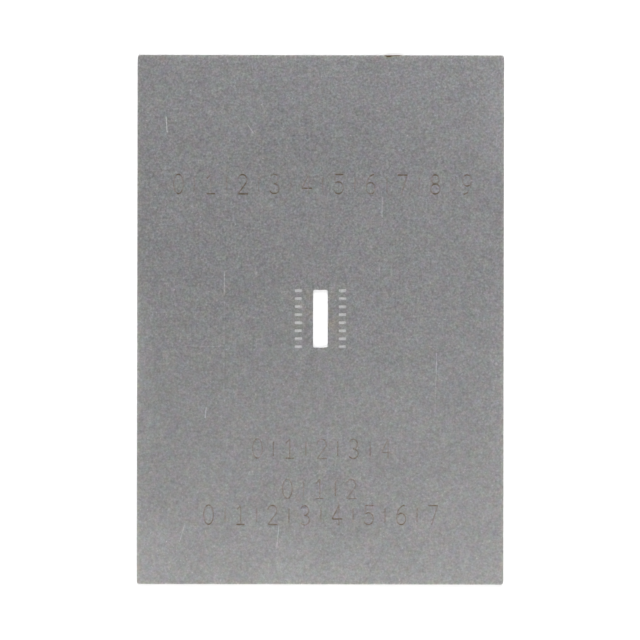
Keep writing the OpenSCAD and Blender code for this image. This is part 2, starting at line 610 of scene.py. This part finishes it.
def foil_material():
    """Matte rolled stainless: fine even grain, cloudy tone with patches of painted light and shade,
    a painted highlight along the cut rims, heat tint along the cuts.
    """
    material = bpy.data.materials.new("stainless_foil")
    material.use_nodes = True
    n = Nodes(material.node_tree)
    out = n.add("ShaderNodeOutputMaterial")
    metal = n.add("ShaderNodeBsdfPrincipled")
    n.put(out.inputs["Surface"], metal.outputs["BSDF"])
    metal.inputs["Metallic"].default_value = 1.0

    place = n.scaled(n.add("ShaderNodeTexCoord").outputs["Object"], 1 / MM)
    split = n.add("ShaderNodeSeparateXYZ")
    n.put(split.inputs[0], place)
    x, y = split.outputs["X"], split.outputs["Y"]
    grain, tone = grain_and_clouds(n, place, y)
    # Painted light and shade: lighter patches near the edges, darker ones over the middle
    for middle, reach, change in LIGHT_AND_SHADE_PATCHES:
        tone = n.math("MULTIPLY_ADD", n.blob(place, middle, reach), change, tone)

    # Distance in from the nearest cut edge, along whose rim a highlight is painted, most of all at
    # the +Y end
    from_side = n.math("SUBTRACT", SHEET_W / 2, n.math("ABSOLUTE", x))
    from_end = n.math("SUBTRACT", SHEET_L / 2, n.math("ABSOLUTE", y))
    inset = n.math("MINIMUM", from_side, from_end)
    tone = painted_rim_highlight(n, tone, inset, HIGHLIGHT_RIM_REACH, HIGHLIGHT_RIM_GAIN)
    from_far_end = n.math("SUBTRACT", SHEET_L / 2, y)
    tone = painted_rim_highlight(n, tone, from_far_end, FAR_HIGHLIGHT_RIM_REACH, FAR_HIGHLIGHT_RIM_GAIN)

    rub = n.add("ShaderNodeAttribute", attribute_name="rub").outputs["Fac"]
    tone = n.math("MULTIPLY", tone, n.math("MULTIPLY_ADD", rub, RUB_GAIN, 1.0))

    hue = n.noise(place, *HUE).outputs["Color"]
    hue = n.vector("MULTIPLY_ADD", hue, (HUE_SWING,) * 3, (1 - HUE_SWING / 2,) * 3)
    colour = n.scaled(n.vector("MULTIPLY", hue, STEEL), tone)
    straw = n.step(inset, *STRAW_FROM_TO)
    colour = n.mix(straw, colour, n.vector("MULTIPLY", colour, STRAW))
    colour = oxidised(n, place, heat_tinted(n, place, colour))
    n.put(metal.inputs["Base Color"], colour)
    n.put(metal.inputs["Roughness"], n.math("MULTIPLY_ADD", grain, GRAIN_ROUGHNESS, ROUGHNESS))
    n.put(metal.inputs["Normal"], relief_normal(n, place, grain))
    return material


def floor_material():
    """Plain pale paper, lit to white."""
    material = bpy.data.materials.new("studio_floor")
    material.use_nodes = True
    n = Nodes(material.node_tree)
    out = n.add("ShaderNodeOutputMaterial")
    paper = n.add("ShaderNodeBsdfDiffuse")
    paper.inputs["Color"].default_value = PAPER
    n.put(out.inputs["Surface"], paper.outputs["BSDF"])
    return material


# ------------------------------------------------------------------ the piece

foil = bpy.data.objects.new("stencil_foil", sheet_mesh(all_grooves()))
bpy.context.scene.collection.objects.link(foil)
foil.data.materials.append(foil_material())
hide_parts("stencil_sheet")
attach(foil, "root")

# ------------------------------------------------------------------ floor, light and camera

# In metres
FLOOR_SIZE = 4.0
FLOOR_DROP = 0.02 * MM


def make_floor():
    """A wide floor just under the sheet."""
    mesh = bpy.data.meshes.new("studio_floor")
    half = FLOOR_SIZE / 2
    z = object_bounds()[0].z - FLOOR_DROP
    corners = [(-half, -half, z), (half, -half, z), (half, half, z), (-half, half, z)]
    mesh.from_pydata(corners, [], [(0, 1, 2, 3)])
    floor = bpy.data.objects.new("studio_floor", mesh)
    bpy.context.scene.collection.objects.link(floor)
    mesh.materials.append(floor_material())


# Each soft box: its name, the side it stands on, its height in degrees, its power in watts
# and its colour. Side 0 is -Y, and the sides go round by +X.
SOFT_BOXES = [
    ("box_front_low", 0, 22, 3.7, (1.0, 1.0, 1.0)),
    ("box_front_high", 0, 50, 1.05, (1.0, 0.985, 0.9)),
    ("box_right_low", 90, 22, 0.73, (1.0, 1.0, 1.0)),
    ("box_right_high", 90, 50, 0.33, (1.0, 1.0, 1.0)),
    ("box_back_low", 180, 22, 4.73, (1.0, 1.0, 1.0)),
    ("box_back_high", 180, 50, 0.3, (1.0, 1.0, 1.0)),
    ("box_left_low", 270, 22, 0.84, (1.0, 1.0, 1.0)),
]
# In metres
BOX_SIZE = 0.45
BOX_DISTANCE = 0.6
WORLD_LIGHT = 0.15


def soft_box(name, side, height, power, colour):
    """A square area light that faces the sheet."""
    data = bpy.data.lights.new(name, "AREA")
    data.shape = "SQUARE"
    data.size = BOX_SIZE
    data.energy = power
    data.color = colour
    lamp = bpy.data.objects.new(name, data)
    turn, rise = math.radians(side), math.radians(height)
    way = Vector((math.sin(turn) * math.cos(rise), -math.cos(turn) * math.cos(rise), math.sin(rise)))
    lamp.location = way * BOX_DISTANCE
    lamp.rotation_euler = (-way).to_track_quat("-Z", "Y").to_euler()
    bpy.context.scene.collection.objects.link(lamp)


def light_scene():
    """An even pale surround, and the soft boxes."""
    world = bpy.data.worlds.new("studio")
    bpy.context.scene.world = world
    world.use_nodes = True
    n = Nodes(world.node_tree)
    sky = n.add("ShaderNodeBackground")
    sky.inputs["Color"].default_value = (1, 1, 1, 1)
    sky.inputs["Strength"].default_value = WORLD_LIGHT
    n.put(n.add("ShaderNodeOutputWorld").inputs["Surface"], sky.outputs[0])
    for box in SOFT_BOXES:
        soft_box(*box)


# The camera looks straight down. The frame is FRAME_W wide at the sheet's face.
FRAME_W = 39.93
LENS = 100.0
SENSOR = 36.0
# Where the frame's middle is on the sheet, and how far the camera is turned, in degrees
FRAME_MIDDLE = (-0.029, -0.016)
CAMERA_TURN = 0.1
# The camera's nearest and farthest sight, in metres
CLIP = (0.005, 20.0)


def make_camera():
    """The camera at the photograph's place."""
    data = bpy.data.cameras.new("camera")
    data.lens = LENS
    data.sensor_width = SENSOR
    data.clip_start, data.clip_end = CLIP
    camera = bpy.data.objects.new("camera", data)
    height = FACE_Z + FRAME_W * LENS / SENSOR
    camera.location = Vector((*FRAME_MIDDLE, height)) * MM
    camera.rotation_euler = (0.0, 0.0, math.radians(CAMERA_TURN))
    bpy.context.scene.collection.objects.link(camera)
    bpy.context.scene.camera = camera


make_floor()
light_scene()
make_camera()
bpy.context.scene.view_settings.view_transform = "Standard"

..............................

(Written instruction)
Copy down the material exactly as written.

(Task solution)
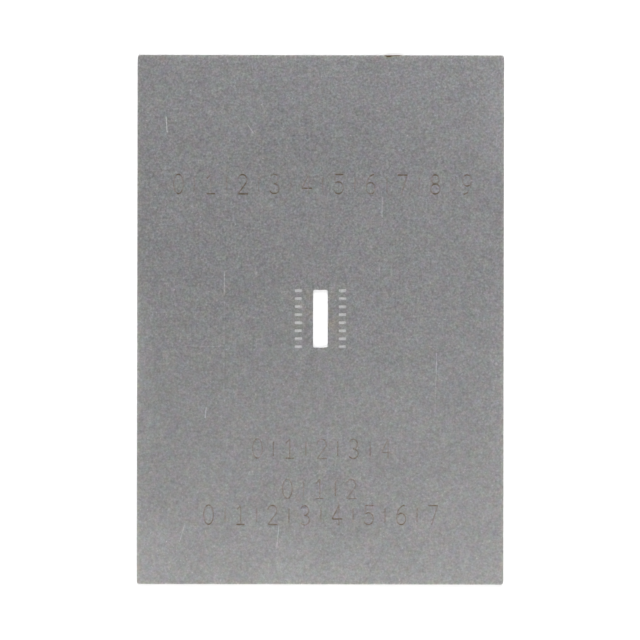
Keep writing the OpenSCAD and Blender code for this image. This is part 2, starting at line 610 of scene.py. This part finishes it.
def foil_material():
    """Matte rolled stainless: fine even grain, cloudy tone with patches of painted light and shade,
    a painted highlight along the cut rims, heat tint along the cuts.
    """
    material = bpy.data.materials.new("stainless_foil")
    material.use_nodes = True
    n = Nodes(material.node_tree)
    out = n.add("ShaderNodeOutputMaterial")
    metal = n.add("ShaderNodeBsdfPrincipled")
    n.put(out.inputs["Surface"], metal.outputs["BSDF"])
    metal.inputs["Metallic"].default_value = 1.0

    place = n.scaled(n.add("ShaderNodeTexCoord").outputs["Object"], 1 / MM)
    split = n.add("ShaderNodeSeparateXYZ")
    n.put(split.inputs[0], place)
    x, y = split.outputs["X"], split.outputs["Y"]
    grain, tone = grain_and_clouds(n, place, y)
    # Painted light and shade: lighter patches near the edges, darker ones over the middle
    for middle, reach, change in LIGHT_AND_SHADE_PATCHES:
        tone = n.math("MULTIPLY_ADD", n.blob(place, middle, reach), change, tone)

    # Distance in from the nearest cut edge, along whose rim a highlight is painted, most of all at
    # the +Y end
    from_side = n.math("SUBTRACT", SHEET_W / 2, n.math("ABSOLUTE", x))
    from_end = n.math("SUBTRACT", SHEET_L / 2, n.math("ABSOLUTE", y))
    inset = n.math("MINIMUM", from_side, from_end)
    tone = painted_rim_highlight(n, tone, inset, HIGHLIGHT_RIM_REACH, HIGHLIGHT_RIM_GAIN)
    from_far_end = n.math("SUBTRACT", SHEET_L / 2, y)
    tone = painted_rim_highlight(n, tone, from_far_end, FAR_HIGHLIGHT_RIM_REACH, FAR_HIGHLIGHT_RIM_GAIN)

    rub = n.add("ShaderNodeAttribute", attribute_name="rub").outputs["Fac"]
    tone = n.math("MULTIPLY", tone, n.math("MULTIPLY_ADD", rub, RUB_GAIN, 1.0))

    hue = n.noise(place, *HUE).outputs["Color"]
    hue = n.vector("MULTIPLY_ADD", hue, (HUE_SWING,) * 3, (1 - HUE_SWING / 2,) * 3)
    colour = n.scaled(n.vector("MULTIPLY", hue, STEEL), tone)
    straw = n.step(inset, *STRAW_FROM_TO)
    colour = n.mix(straw, colour, n.vector("MULTIPLY", colour, STRAW))
    colour = oxidised(n, place, heat_tinted(n, place, colour))
    n.put(metal.inputs["Base Color"], colour)
    n.put(metal.inputs["Roughness"], n.math("MULTIPLY_ADD", grain, GRAIN_ROUGHNESS, ROUGHNESS))
    n.put(metal.inputs["Normal"], relief_normal(n, place, grain))
    return material


def floor_material():
    """Plain pale paper, lit to white."""
    material = bpy.data.materials.new("studio_floor")
    material.use_nodes = True
    n = Nodes(material.node_tree)
    out = n.add("ShaderNodeOutputMaterial")
    paper = n.add("ShaderNodeBsdfDiffuse")
    paper.inputs["Color"].default_value = PAPER
    n.put(out.inputs["Surface"], paper.outputs["BSDF"])
    return material


# ------------------------------------------------------------------ the piece

foil = bpy.data.objects.new("stencil_foil", sheet_mesh(all_grooves()))
bpy.context.scene.collection.objects.link(foil)
foil.data.materials.append(foil_material())
hide_parts("stencil_sheet")
attach(foil, "root")

# ------------------------------------------------------------------ floor, light and camera

# In metres
FLOOR_SIZE = 4.0
FLOOR_DROP = 0.02 * MM


def make_floor():
    """A wide floor just under the sheet."""
    mesh = bpy.data.meshes.new("studio_floor")
    half = FLOOR_SIZE / 2
    z = object_bounds()[0].z - FLOOR_DROP
    corners = [(-half, -half, z), (half, -half, z), (half, half, z), (-half, half, z)]
    mesh.from_pydata(corners, [], [(0, 1, 2, 3)])
    floor = bpy.data.objects.new("studio_floor", mesh)
    bpy.context.scene.collection.objects.link(floor)
    mesh.materials.append(floor_material())


# Each soft box: its name, the side it stands on, its height in degrees, its power in watts
# and its colour. Side 0 is -Y, and the sides go round by +X.
SOFT_BOXES = [
    ("box_front_low", 0, 22, 3.7, (1.0, 1.0, 1.0)),
    ("box_front_high", 0, 50, 1.05, (1.0, 0.985, 0.9)),
    ("box_right_low", 90, 22, 0.73, (1.0, 1.0, 1.0)),
    ("box_right_high", 90, 50, 0.33, (1.0, 1.0, 1.0)),
    ("box_back_low", 180, 22, 4.73, (1.0, 1.0, 1.0)),
    ("box_back_high", 180, 50, 0.3, (1.0, 1.0, 1.0)),
    ("box_left_low", 270, 22, 0.84, (1.0, 1.0, 1.0)),
]
# In metres
BOX_SIZE = 0.45
BOX_DISTANCE = 0.6
WORLD_LIGHT = 0.15


def soft_box(name, side, height, power, colour):
    """A square area light that faces the sheet."""
    data = bpy.data.lights.new(name, "AREA")
    data.shape = "SQUARE"
    data.size = BOX_SIZE
    data.energy = power
    data.color = colour
    lamp = bpy.data.objects.new(name, data)
    turn, rise = math.radians(side), math.radians(height)
    way = Vector((math.sin(turn) * math.cos(rise), -math.cos(turn) * math.cos(rise), math.sin(rise)))
    lamp.location = way * BOX_DISTANCE
    lamp.rotation_euler = (-way).to_track_quat("-Z", "Y").to_euler()
    bpy.context.scene.collection.objects.link(lamp)


def light_scene():
    """An even pale surround, and the soft boxes."""
    world = bpy.data.worlds.new("studio")
    bpy.context.scene.world = world
    world.use_nodes = True
    n = Nodes(world.node_tree)
    sky = n.add("ShaderNodeBackground")
    sky.inputs["Color"].default_value = (1, 1, 1, 1)
    sky.inputs["Strength"].default_value = WORLD_LIGHT
    n.put(n.add("ShaderNodeOutputWorld").inputs["Surface"], sky.outputs[0])
    for box in SOFT_BOXES:
        soft_box(*box)


# The camera looks straight down. The frame is FRAME_W wide at the sheet's face.
FRAME_W = 39.93
LENS = 100.0
SENSOR = 36.0
# Where the frame's middle is on the sheet, and how far the camera is turned, in degrees
FRAME_MIDDLE = (-0.029, -0.016)
CAMERA_TURN = 0.1
# The camera's nearest and farthest sight, in metres
CLIP = (0.005, 20.0)


def make_camera():
    """The camera at the photograph's place."""
    data = bpy.data.cameras.new("camera")
    data.lens = LENS
    data.sensor_width = SENSOR
    data.clip_start, data.clip_end = CLIP
    camera = bpy.data.objects.new("camera", data)
    height = FACE_Z + FRAME_W * LENS / SENSOR
    camera.location = Vector((*FRAME_MIDDLE, height)) * MM
    camera.rotation_euler = (0.0, 0.0, math.radians(CAMERA_TURN))
    bpy.context.scene.collection.objects.link(camera)
    bpy.context.scene.camera = camera


make_floor()
light_scene()
make_camera()
bpy.context.scene.view_settings.view_transform = "Standard"